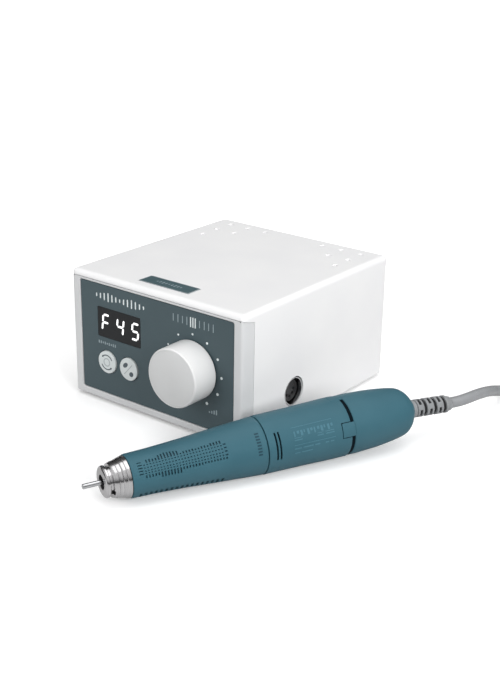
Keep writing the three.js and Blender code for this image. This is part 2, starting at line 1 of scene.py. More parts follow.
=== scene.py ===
import json
from math import atan2, cos, hypot, pi, radians, sin, sqrt, tan
import bmesh
import bpy
from mathutils import Matrix, Vector


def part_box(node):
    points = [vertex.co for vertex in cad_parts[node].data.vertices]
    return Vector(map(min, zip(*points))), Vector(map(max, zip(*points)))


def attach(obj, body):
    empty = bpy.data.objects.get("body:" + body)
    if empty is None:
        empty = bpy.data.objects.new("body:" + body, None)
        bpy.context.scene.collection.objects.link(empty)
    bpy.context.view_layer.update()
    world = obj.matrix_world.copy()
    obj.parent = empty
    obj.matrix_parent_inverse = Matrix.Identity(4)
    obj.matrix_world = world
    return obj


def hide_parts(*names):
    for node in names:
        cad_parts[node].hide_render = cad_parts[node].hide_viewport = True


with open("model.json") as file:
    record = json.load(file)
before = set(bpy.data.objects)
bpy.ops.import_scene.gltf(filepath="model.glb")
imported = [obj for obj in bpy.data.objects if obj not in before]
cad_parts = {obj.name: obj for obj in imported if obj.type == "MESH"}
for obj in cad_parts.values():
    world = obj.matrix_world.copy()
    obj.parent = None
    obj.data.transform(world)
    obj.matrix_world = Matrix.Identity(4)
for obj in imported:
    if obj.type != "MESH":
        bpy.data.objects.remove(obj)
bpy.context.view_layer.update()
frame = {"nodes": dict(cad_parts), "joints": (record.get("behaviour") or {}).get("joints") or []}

scene = bpy.context.scene
scene.view_settings.view_transform = "Standard"
scene.view_settings.look = "None"

# Everything is written in millimetres, about the middle of the control unit's footprint,
# and brought into the model's frame by UNIT (the unit) or HAND (along the handpiece's axis).
MM = 0.001
GAP = 0.3  # between pieces that touch
FOOT_X, FOOT_FRONT, FOOT_REAR = 43.0, -47.0, 51.0  # the middles of the feet
foot_low, foot_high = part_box("foot_front_left")
unit_middle = (foot_low + foot_high) / 2 + Vector((FOOT_X, -FOOT_FRONT, 0)) * MM
UNIT = Matrix.Translation((unit_middle.x, unit_middle.y, 0)) @ Matrix.Scale(MM, 4)

SLEEVE_JOINT_AT = 40.0  # where the sleeve's joint is along the axis
sleeve_joint = {j["name"]: j for j in frame["joints"]}["grip_sleeve_twist"]
AXIS = Vector(sleeve_joint["axis"]).normalized()  # from the nose to the cord
SIDEWAYS = Vector((-AXIS.y, AXIS.x, 0)).normalized()  # away from the camera
UP = AXIS.cross(SIDEWAYS)
NOSE = Vector(sleeve_joint["pos_m"]) - AXIS * SLEEVE_JOINT_AT * MM
ALONG = Matrix.Translation(NOSE) @ Matrix((SIDEWAYS, UP, AXIS)).transposed().to_4x4()
HAND = ALONG @ Matrix.Scale(MM, 4)

# ---------- camera ----------

CAMERA_AT = Vector((367.05, -463.8, 256.5))
AZIMUTH, ELEVATION, ROLL = (radians(angle) for angle in (37.44, 21.85, 1.0))
LENS, SENSOR = 61.27, 36
back = Vector((sin(AZIMUTH) * cos(ELEVATION), -cos(AZIMUTH) * cos(ELEVATION),
               sin(ELEVATION)))
level = (-back).cross(Vector((0, 0, 1))).normalized()
upright = level.cross(-back)
right = level * cos(ROLL) + upright * sin(ROLL)
upward = upright * cos(ROLL) - level * sin(ROLL)
camera = bpy.data.objects.new("camera", bpy.data.cameras.new("camera"))
camera.data.lens = LENS
camera.data.sensor_width = SENSOR
camera.data.clip_start = 0.01
camera.data.clip_end = 50
turn = Matrix((right, upward, back)).transposed().to_4x4()
camera.matrix_world = Matrix.Translation(UNIT @ CAMERA_AT) @ turn
scene.collection.objects.link(camera)
scene.camera = camera


# ---------- materials ----------

def linear(value):
    """A colour given as 0-255 display values."""
    parts = [c / 255 for c in value]
    return tuple(c / 12.92 if c <= 0.04045 else ((c + 0.055) / 1.055) ** 2.4 for c in parts) + (1,)


def add_node(tree, kind, **values):
    """A new shader node. Its inputs are named with _ for a space."""
    node = tree.nodes.new("ShaderNode" + kind)
    for name, value in values.items():
        node.inputs[name.replace("_", " ")].default_value = value
    return node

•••

■ What this task involves
Give the complete listing a second time, exactly as it reads.

■ Result
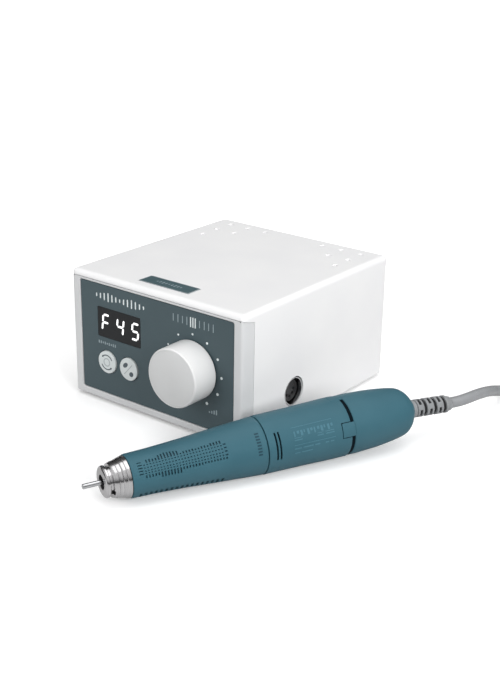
Keep writing the three.js and Blender code for this image. This is part 2, starting at line 1 of scene.py. More parts follow.
=== scene.py ===
import json
from math import atan2, cos, hypot, pi, radians, sin, sqrt, tan
import bmesh
import bpy
from mathutils import Matrix, Vector


def part_box(node):
    points = [vertex.co for vertex in cad_parts[node].data.vertices]
    return Vector(map(min, zip(*points))), Vector(map(max, zip(*points)))


def attach(obj, body):
    empty = bpy.data.objects.get("body:" + body)
    if empty is None:
        empty = bpy.data.objects.new("body:" + body, None)
        bpy.context.scene.collection.objects.link(empty)
    bpy.context.view_layer.update()
    world = obj.matrix_world.copy()
    obj.parent = empty
    obj.matrix_parent_inverse = Matrix.Identity(4)
    obj.matrix_world = world
    return obj


def hide_parts(*names):
    for node in names:
        cad_parts[node].hide_render = cad_parts[node].hide_viewport = True


with open("model.json") as file:
    record = json.load(file)
before = set(bpy.data.objects)
bpy.ops.import_scene.gltf(filepath="model.glb")
imported = [obj for obj in bpy.data.objects if obj not in before]
cad_parts = {obj.name: obj for obj in imported if obj.type == "MESH"}
for obj in cad_parts.values():
    world = obj.matrix_world.copy()
    obj.parent = None
    obj.data.transform(world)
    obj.matrix_world = Matrix.Identity(4)
for obj in imported:
    if obj.type != "MESH":
        bpy.data.objects.remove(obj)
bpy.context.view_layer.update()
frame = {"nodes": dict(cad_parts), "joints": (record.get("behaviour") or {}).get("joints") or []}

scene = bpy.context.scene
scene.view_settings.view_transform = "Standard"
scene.view_settings.look = "None"

# Everything is written in millimetres, about the middle of the control unit's footprint,
# and brought into the model's frame by UNIT (the unit) or HAND (along the handpiece's axis).
MM = 0.001
GAP = 0.3  # between pieces that touch
FOOT_X, FOOT_FRONT, FOOT_REAR = 43.0, -47.0, 51.0  # the middles of the feet
foot_low, foot_high = part_box("foot_front_left")
unit_middle = (foot_low + foot_high) / 2 + Vector((FOOT_X, -FOOT_FRONT, 0)) * MM
UNIT = Matrix.Translation((unit_middle.x, unit_middle.y, 0)) @ Matrix.Scale(MM, 4)

SLEEVE_JOINT_AT = 40.0  # where the sleeve's joint is along the axis
sleeve_joint = {j["name"]: j for j in frame["joints"]}["grip_sleeve_twist"]
AXIS = Vector(sleeve_joint["axis"]).normalized()  # from the nose to the cord
SIDEWAYS = Vector((-AXIS.y, AXIS.x, 0)).normalized()  # away from the camera
UP = AXIS.cross(SIDEWAYS)
NOSE = Vector(sleeve_joint["pos_m"]) - AXIS * SLEEVE_JOINT_AT * MM
ALONG = Matrix.Translation(NOSE) @ Matrix((SIDEWAYS, UP, AXIS)).transposed().to_4x4()
HAND = ALONG @ Matrix.Scale(MM, 4)

# ---------- camera ----------

CAMERA_AT = Vector((367.05, -463.8, 256.5))
AZIMUTH, ELEVATION, ROLL = (radians(angle) for angle in (37.44, 21.85, 1.0))
LENS, SENSOR = 61.27, 36
back = Vector((sin(AZIMUTH) * cos(ELEVATION), -cos(AZIMUTH) * cos(ELEVATION),
               sin(ELEVATION)))
level = (-back).cross(Vector((0, 0, 1))).normalized()
upright = level.cross(-back)
right = level * cos(ROLL) + upright * sin(ROLL)
upward = upright * cos(ROLL) - level * sin(ROLL)
camera = bpy.data.objects.new("camera", bpy.data.cameras.new("camera"))
camera.data.lens = LENS
camera.data.sensor_width = SENSOR
camera.data.clip_start = 0.01
camera.data.clip_end = 50
turn = Matrix((right, upward, back)).transposed().to_4x4()
camera.matrix_world = Matrix.Translation(UNIT @ CAMERA_AT) @ turn
scene.collection.objects.link(camera)
scene.camera = camera


# ---------- materials ----------

def linear(value):
    """A colour given as 0-255 display values."""
    parts = [c / 255 for c in value]
    return tuple(c / 12.92 if c <= 0.04045 else ((c + 0.055) / 1.055) ** 2.4 for c in parts) + (1,)


def add_node(tree, kind, **values):
    """A new shader node. Its inputs are named with _ for a space."""
    node = tree.nodes.new("ShaderNode" + kind)
    for name, value in values.items():
        node.inputs[name.replace("_", " ")].default_value = value
    return node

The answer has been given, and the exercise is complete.